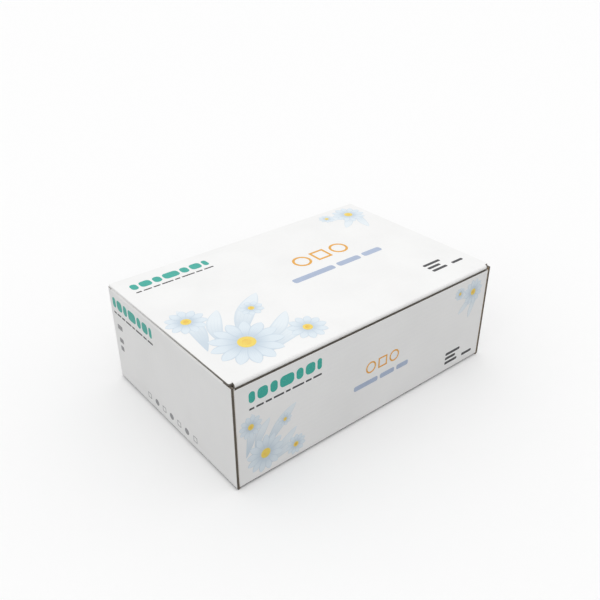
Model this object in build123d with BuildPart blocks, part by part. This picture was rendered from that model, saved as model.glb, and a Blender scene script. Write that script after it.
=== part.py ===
from build123d import *
import math
import os

os.makedirs("parts", exist_ok=True)

# Outside size of the closed carton in millimetres: X is its length, the front wall faces -Y
carton_length = 200.0
carton_width = 131.0
carton_height = 69.0

# Micro-flute board and the way it folds
board = 1.5
fold_inner_radius = 0.3
corner_fold_radius = 0.5
layer_gap = 0.15
hinge_gap = 0.1
crease_end_relief = 0.2
front_wall_drop = 3.7

# Side walls that roll over the dust flaps and lock in the base
inner_panel_front_inset = 7.0
inner_panel_back_inset = 3.0
shoulder_drop = 0.3
tab_length = 22.0
tab_spacing = 66.0
tab_lift = 0.2
slot_clearance = 0.15

# Dust flaps at both ends of the front and back walls
dust_flap_length = 56.0
dust_flap_taper = 4.0
dust_flap_corner_radius = 6.0
dust_flap_floor_gap = 1.0

# Lid and its tuck flap
tuck_depth = 22.0
tuck_lean_angle = 6.0
tuck_gap = 0.3
tuck_side_clearance = 0.25
tuck_taper = 3.0
tuck_corner_radius = 8.0
tuck_fold_inner_radius = 0.1
tuck_hook_angle = 55.0
tuck_shoulder = 1.0
lid_front_inset = 0.1
lid_side_inset = 0.1
lid_corner_setback = 1.9
lid_corner_radius = 1.2
lid_back_flat = 0.1
lid_cut_edge_height = 0.5

# Sizes that follow from the ones above
half_length = carton_length / 2
half_width = carton_width / 2
fold_radius = fold_inner_radius + board
lid_underside = carton_height - board
rim_height = lid_underside - layer_gap
front_wall_top = carton_height - front_wall_drop
back_wall_top = lid_underside - hinge_gap
side_wall_thickness = 3 * board + 2 * layer_gap
cavity_half_length = half_length - side_wall_thickness
end_wall_half_length = half_length - board - layer_gap
dust_flap_top = rim_height - board - layer_gap
inner_panel_bottom = board + layer_gap
inner_panel_front = -half_width + inner_panel_front_inset
inner_panel_back = half_width - inner_panel_back_inset
inner_panel_middle = (inner_panel_front + inner_panel_back) / 2
tuck_half_length = end_wall_half_length - board - tuck_side_clearance
tuck_fold_half_length = tuck_half_length + tuck_shoulder
tuck_fold_radius = tuck_fold_inner_radius + board
tuck_lean = math.tan(math.radians(tuck_lean_angle))
lid_half_length = half_length - lid_side_inset
lid_front = -half_width + lid_front_inset
lid_ear_front = -half_width + lid_corner_setback

# The lid's fold stands over the front wall, then hooks inwards to a neck behind it
hook_turn = math.radians(90 + tuck_hook_angle)
hook_corner_y = lid_front + tuck_fold_radius * (1 - math.tan(hook_turn / 2))
neck_y = -half_width + board + tuck_gap
neck_z = carton_height - (neck_y - hook_corner_y) / math.tan(math.radians(tuck_hook_angle))
tuck_bottom = carton_height - tuck_depth


def folded_board(path, outer_radius):
    """Board section on the left of its outer path, with a rounded fold at each corner."""
    with BuildLine() as section:
        FilletPolyline(*path, radius=outer_radius)
        offset(amount=board, side=Side.LEFT)
    make_face(section.edges())


def end_wall(wall_top):
    """Front wall with its bottom crease and both dust flaps, standing at -Y."""
    with BuildPart() as wall:
        # Bottom crease, a little shorter than the wall, its ends rounded like the folds above
        with BuildSketch(Plane.YZ):
            crease_path = [
                (-half_width, fold_radius + board),
                (-half_width, 0),
                (-half_width + fold_radius + board, 0),
            ]
            folded_board(crease_path, fold_radius)
        extrude(amount=end_wall_half_length - crease_end_relief, both=True)
        with BuildSketch(Plane.XY) as footprint:
            with Locations((0, -half_width)):
                Rectangle(
                    2 * end_wall_half_length,
                    fold_radius + board,
                    align=(Align.CENTER, Align.MIN),
                )
            fillet(footprint.vertices().group_by(Axis.Y)[0], radius=corner_fold_radius)
        extrude(amount=fold_radius + board, mode=Mode.INTERSECT)

        # Wall panel and the two vertical folds
        with BuildSketch(Plane.XY.offset(fold_radius)):
            wall_path = [
                (-end_wall_half_length, -half_width + fold_radius + board),
                (-end_wall_half_length, -half_width),
                (end_wall_half_length, -half_width),
                (end_wall_half_length, -half_width + fold_radius + board),
            ]
            folded_board(wall_path, corner_fold_radius)
        extrude(amount=wall_top - fold_radius)

        # Relief that ends the folds below the roll-over
        with BuildSketch(Plane.XZ.offset(half_width - fold_radius)):
            with Locations((0, dust_flap_top)):
                Rectangle(carton_length, carton_height, align=(Align.CENTER, Align.MIN))
        extrude(amount=-carton_width, mode=Mode.SUBTRACT)

        # Dust flaps, tapered towards their free ends
        flap_start = -half_width + fold_radius
        flap_end = -half_width + dust_flap_length
        flap_bottom = fold_radius + dust_flap_floor_gap
        with BuildSketch(Plane.YZ.offset(end_wall_half_length - board)) as flap_outline:
            with BuildLine():
                Polyline(
                    (flap_start, flap_bottom),
                    (flap_end, flap_bottom + dust_flap_taper),
                    (flap_end, dust_flap_top - dust_flap_taper),
                    (flap_start, dust_flap_top),
                    close=True,
                )
            make_face()
            free_corners = flap_outline.vertices().group_by(Axis.X)[-1]
            fillet(free_corners, radius=dust_flap_corner_radius)
        extrude(amount=board)
        mirror(about=Plane.YZ)
    return wall.part


# Tray: the folded base, walls, dust flaps and rolled-over sides
with BuildPart() as tray:
    # Base with the creases and outer panels of both sides, up to the roll-over fold
    with BuildSketch(Plane.XZ):
        cradle_path = [
            (-half_length, rim_height - fold_radius),
            (-half_length, 0),
            (half_length, 0),
            (half_length, rim_height - fold_radius),
        ]
        folded_board(cradle_path, fold_radius)
    extrude(amount=half_width, both=True)

    # The base ends at the creases of the front and back walls
    with BuildSketch(Plane.XY):
        with Locations((0, half_width), (0, -half_width)):
            Rectangle(carton_length - 2 * fold_radius, 2 * fold_radius)
    extrude(amount=board, mode=Mode.SUBTRACT)

    # Outer panels stand a little higher past both ends of the roll-over
    with BuildSketch(Plane.XY.offset(rim_height - fold_radius)):
        for side in (-1, 1):
            shoulder_x = side * (half_length - board / 2)
            with Locations((shoulder_x, (inner_panel_front - half_width) / 2)):
                Rectangle(board, inner_panel_front_inset)
            with Locations((shoulder_x, (inner_panel_back + half_width) / 2)):
                Rectangle(board, inner_panel_back_inset)
    extrude(amount=fold_radius - shoulder_drop)

    # Roll-over strip and inner panel of one side, then of the other
    with BuildSketch(Plane.XZ.offset(-inner_panel_back)):
        roll_over_path = [
            (half_length, rim_height - fold_radius - board),
            (half_length, rim_height),
            (cavity_half_length, rim_height),
            (cavity_half_length, inner_panel_bottom),
        ]
        folded_board(roll_over_path, fold_radius)
    roll_over = extrude(amount=inner_panel_back - inner_panel_front)
    mirror(roll_over, about=Plane.YZ)

    # Slots in the base, and the tabs of the inner panels in them
    tab_places = [
        (side * (cavity_half_length + board / 2), inner_panel_middle + end * tab_spacing / 2)
        for side in (-1, 1)
        for end in (-1, 1)
    ]
    with BuildSketch(Plane.XY):
        with Locations(*tab_places):
            Rectangle(board + 2 * slot_clearance, tab_length + 2 * slot_clearance)
    extrude(amount=board, mode=Mode.SUBTRACT)
    with BuildSketch(Plane.XY.offset(tab_lift)):
        with Locations(*tab_places):
            Rectangle(board, tab_length)
    extrude(amount=2 * board)

    # Front wall, and the taller back wall turned to face it
    add(end_wall(front_wall_top))
    add(mirror(end_wall(back_wall_top), about=Plane.XZ, mode=Mode.PRIVATE))

tray.part.label = "tray"
export_step(tray.part, "parts/tray.step")


# Tuck flap that goes down behind the front wall, with its fold
with BuildPart() as tuck_flap:
    # The flap leans inwards below its neck, so that it swings clear of the wall
    with BuildSketch(Plane.YZ):
        tuck_path = [
            (lid_front + tuck_fold_radius + board, carton_height),
            (hook_corner_y, carton_height),
            (neck_y, neck_z),
            (neck_y + (neck_z - tuck_bottom) * tuck_lean, tuck_bottom),
        ]
        folded_board(tuck_path, tuck_fold_radius)
    extrude(amount=tuck_fold_half_length, both=True)

    # Outline of the flap seen from the front: shoulders, tapered sides, rounded free corners
    with BuildSketch(Plane.XZ.offset(-half_width)) as tuck_outline:
        with BuildLine():
            Polyline(
                (-tuck_fold_half_length, carton_height),
                (-tuck_fold_half_length, dust_flap_top + tuck_shoulder),
                (-tuck_half_length, dust_flap_top),
                (-tuck_half_length + tuck_taper, tuck_bottom - board),
                (tuck_half_length - tuck_taper, tuck_bottom - board),
                (tuck_half_length, dust_flap_top),
                (tuck_fold_half_length, dust_flap_top + tuck_shoulder),
                (tuck_fold_half_length, carton_height),
                close=True,
            )
        make_face()
        fillet(tuck_outline.vertices().group_by(Axis.Y)[0], radius=tuck_corner_radius)
    extrude(amount=carton_width, mode=Mode.INTERSECT)


# Lid: the top panel, joined to the tuck flap along its front
with BuildPart() as lid:
    # Top panel, its front corners set back behind the fold
    with BuildSketch(Plane.XY.offset(lid_underside)) as panel_outline:
        with Locations((0, half_width)):
            Rectangle(
                2 * lid_half_length,
                half_width - lid_ear_front,
                align=(Align.CENTER, Align.MAX),
            )
        fillet(panel_outline.vertices().group_by(Axis.Y)[0], radius=lid_corner_radius)
    extrude(amount=board)

    # Rounded fold along the back
    back_edge = lid.faces().sort_by(Axis.Z)[-1].edges().sort_by(Axis.Y)[-1]
    fillet(back_edge, radius=board - lid_back_flat)

    # The cut presses the printed face down along both sides and round the front corners
    cut_edges = lid.faces().sort_by(Axis.Z)[-1].edges().sort_by(Axis.Y)[:-1]
    fillet(cut_edges, radius=board - lid_cut_edge_height)
    add(tuck_flap.part)

lid.part.label = "lid"
export_step(lid.part, "parts/lid.step")
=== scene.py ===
import math

import bmesh
import bpy
from mathutils import Matrix, Vector
from mathutils.bvhtree import BVHTree


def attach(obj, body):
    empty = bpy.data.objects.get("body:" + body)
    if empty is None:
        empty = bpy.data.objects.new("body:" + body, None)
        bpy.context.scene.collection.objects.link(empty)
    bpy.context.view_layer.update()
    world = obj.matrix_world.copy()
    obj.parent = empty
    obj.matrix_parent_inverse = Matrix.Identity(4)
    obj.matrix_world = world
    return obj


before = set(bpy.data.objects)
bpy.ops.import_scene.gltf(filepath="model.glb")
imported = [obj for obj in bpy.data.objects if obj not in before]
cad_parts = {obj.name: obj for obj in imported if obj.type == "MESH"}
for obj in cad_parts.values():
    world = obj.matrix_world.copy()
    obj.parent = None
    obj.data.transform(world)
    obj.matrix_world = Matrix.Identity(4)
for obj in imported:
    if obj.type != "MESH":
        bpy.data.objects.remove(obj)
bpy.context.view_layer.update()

MM = 0.001

# Sizes of the carton in millimetres, as in the CAD
LENGTH = 200.0
WIDTH = 131.0
HEIGHT = 69.0
BOARD = 1.5
LAYER_GAP = 0.15
FLUTE_PITCH = 3.3

# Marks painted on the board in millimetres: shade along the base crease, shade at the lid's fold end,
# and the lid's cut edge turning white. A pair says where a mark begins and where it is full
# Where the crease round the base gets painted shade, from below and from above
CREASE_SHADE_FROM_BELOW = (0.05, 0.15)
CREASE_SHADE_FROM_ABOVE = (1.6, 1.1)
# Where the right end of the lid's front fold gets painted shade
FOLD_END_SHADE_FROM_MIDDLE = (96.0, 96.6)
FOLD_END_SHADE_FROM_BEHIND = (-63.6, -64.0)
FOLD_END_SHADE_BOTTOM = 65.4
# Where the lid's cut edge turns white, towards the back and at its top
WHITE_TO_THE_BACK = (-75.0, 75.0)
WHITE_TO_THE_TOP = (68.5, 68.7)

# Ink in millimetres: how far each level stands above the last, and how deep its foot is
INK_LEVEL = 0.02
INK_FOOT = 0.01

# Telling the faces of the folded sheet apart: shares of a unit normal, then millimetres
SQUARE_ON = 0.7
TILTED = 0.05
SIDE_EDGE_TILT = 0.35
EAR_EDGE_TILT = 0.6
EAR_LENGTH = 2.4
BASE_CREASE_TOP = 3.0
ROLL_OVER_BOTTOM = HEIGHT - 5.0
THROUGH_ONE_BOARD = 1.3 * BOARD
WIDEST_RAW_EDGE = 2.0 * BOARD
INNERMOST_BOARD = LENGTH / 2 - 2 * (BOARD + LAYER_GAP) + 0.05
PROBE_DEPTH = 0.2

# Share of a normal along Y times the distance from the middle, above which a face looks outwards
JUST_OUTWARD = 0.02

# A ray starts this far in, and where it meets nothing the solid counts as this thick, in metres
RAY_START = 1e-6
ENDLESS = 1.0

# Share of its light that the floor gives back to the carton, and share that the camera sees
FLOOR_BOUNCE = 0.3
FLOOR_SEEN = 0.95

# Reach of the floor from the middle in metres, and its gap under the carton in millimetres
FLOOR_REACH = 4.0
FLOOR_GAP = 0.05

# Suns: name, strength, spread in degrees, and the direction that the light comes from
SUNS = (
    ("overhead", 0.07, 110, (0, 0, 1)),
    ("left_side", 0.12, 50, (-0.87, 0, 0.5)),
)

# Camera as fitted to the corners of the carton in the photograph: millimetres, degrees, metres
CAMERA_LENS = 41.291
CAMERA_SENSOR = 36.0
CAMERA_AZIMUTH = -39.332
CAMERA_ELEVATION = 30.337
CAMERA_ROLL = -0.098
CAMERA_PLACE = (-0.240947, -0.289934, 0.270576)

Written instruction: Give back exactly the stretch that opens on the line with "# Rounded fold along the back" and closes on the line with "obj.parent = empty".

Response:
    # Rounded fold along the back
    back_edge = lid.faces().sort_by(Axis.Z)[-1].edges().sort_by(Axis.Y)[-1]
    fillet(back_edge, radius=board - lid_back_flat)

    # The cut presses the printed face down along both sides and round the front corners
    cut_edges = lid.faces().sort_by(Axis.Z)[-1].edges().sort_by(Axis.Y)[:-1]
    fillet(cut_edges, radius=board - lid_cut_edge_height)
    add(tuck_flap.part)

lid.part.label = "lid"
export_step(lid.part, "parts/lid.step")
=== scene.py ===
import math

import bmesh
import bpy
from mathutils import Matrix, Vector
from mathutils.bvhtree import BVHTree


def attach(obj, body):
    empty = bpy.data.objects.get("body:" + body)
    if empty is None:
        empty = bpy.data.objects.new("body:" + body, None)
        bpy.context.scene.collection.objects.link(empty)
    bpy.context.view_layer.update()
    world = obj.matrix_world.copy()
    obj.parent = empty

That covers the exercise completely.